The description in the present disclosure should not be read as implying that any particular element, step, or function is an essential or critical element that must be included in the claim scope. The scope of patented subject matter is defined only by the allowed claims. Moreover, none of the claims invokes 35 U.S.C. § 112(f) with respect to any of the appended claims or claim elements unless the exact words “means for” or “step for” are explicitly used in the particular claim, followed by a participle phrase identifying a function. Use of terms such as (but not limited to) “mechanism,” “module,” “device,” “unit,” “component,” “element,” “member,” “apparatus,” “machine,” “system,” “processor,” or “controller” within a claim is understood and intended to refer to structures known to those skilled in the relevant art, as further modified or enhanced by the features of the claims themselves, and is not intended to invoke 35 U.S.C. § 112(f).

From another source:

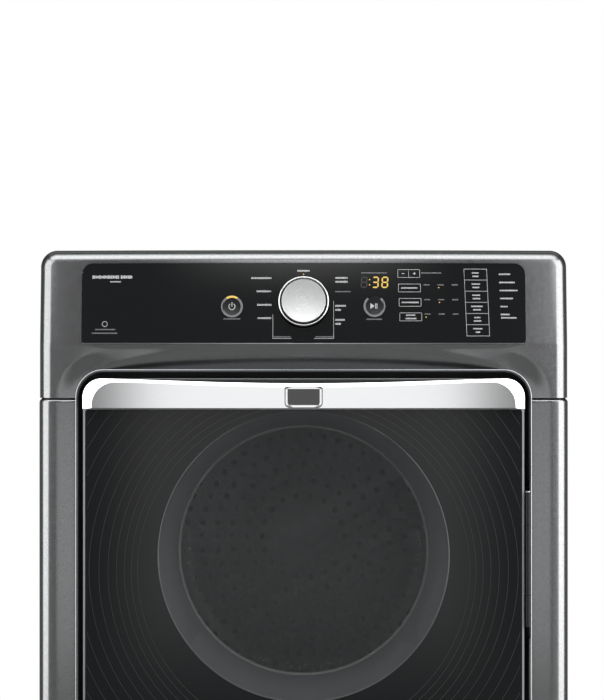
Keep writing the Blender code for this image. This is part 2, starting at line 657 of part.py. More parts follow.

While this disclosure has described certain embodiments and generally associated methods, alterations and permutations of these embodiments and methods will be apparent to those skilled in the art. Accordingly, the above description of example embodiments does not define or constrain this disclosure. Other changes, substitutions, and alterations are also possible without departing from the spirit and scope of this disclosure, as defined by the following claims.